News (Media Awareness Project) - Colombia: Raids Finds Proof Of Colombian Rebel |
Title: | Colombia: Raids Finds Proof Of Colombian Rebel |
Published On: | 2001-03-20 |
Source: | Washington Times (DC) |
Fetched On: | 2008-01-26 21:07:31 |
RAIDS FINDS PROOF OF COLOMBIAN REBEL DRUG-RUNNING
BARRANCOMINA, Colombia - Colombia's Marxist rebels are directly engaged in
the production and export of cocaine, according to documents, eyewitness
testimony and receipts discovered in recent weeks in a remote eastern rain
forest.
The evidence, stronger than anything previously documented, is important
because U.S. policy calls for helping Colombia to fight the drug trade
while avoiding direct involvement in its decades-old guerrilla war. That
will become more difficult if the rebels turn out to be drug lords.
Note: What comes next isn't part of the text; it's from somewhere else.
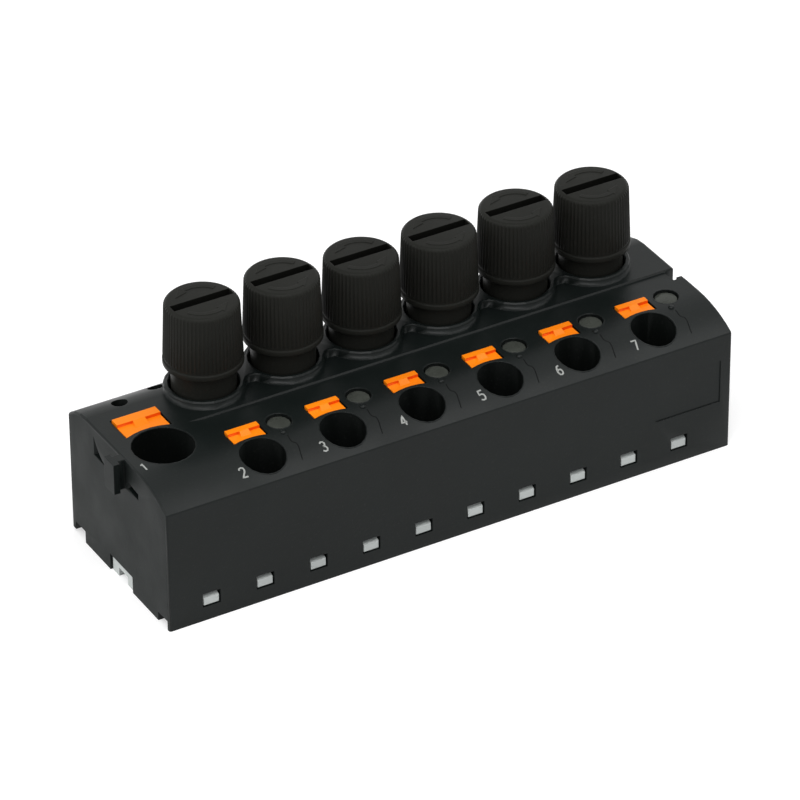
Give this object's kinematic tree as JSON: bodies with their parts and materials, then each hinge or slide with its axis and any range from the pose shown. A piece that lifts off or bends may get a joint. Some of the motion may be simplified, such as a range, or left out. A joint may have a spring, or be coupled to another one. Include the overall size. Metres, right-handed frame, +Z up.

The guerrillas long have acknowledged that they impose a "war tax" on drug
crops, but insist they do not take part in growing and selling illicit drugs.
That claim is contradicted by evidence uncovered over the past two months
by special forces commandos of the Colombian army.
The evidence indicates that guerrillas of the Revolutionary Armed Forces of
Colombia (FARC) buy coca-leaf "base" from peasants, pay operators of
"laboratories" to refine the coca base into cocaine powder that is up to 99
percent pure, then sell the product to drug barons who smuggle the cocaine
abroad.
"We may not have direct evidence against the FARC leadership yet, but it's
the conductor of the orchestra," one prosecutor said.
The army's Operation Gato Negro (Black Cat), which is still in progress,
was designed to drive guerrillas from a stretch of the Guaviare River that
forms the border between Vichada and Guainia provinces, and to dismantle
the narcotics infrastructure that finances the guerrilla movement.
Gen. Jorge Mora, commander of the army, gives top priority to the effort,
which is overseen by the commander of the 4th division, Gen. Arcesio
Barrero. The front line base for Gato Negro is in the village of
Barrancomina on the Guainia side of the Guaviare River.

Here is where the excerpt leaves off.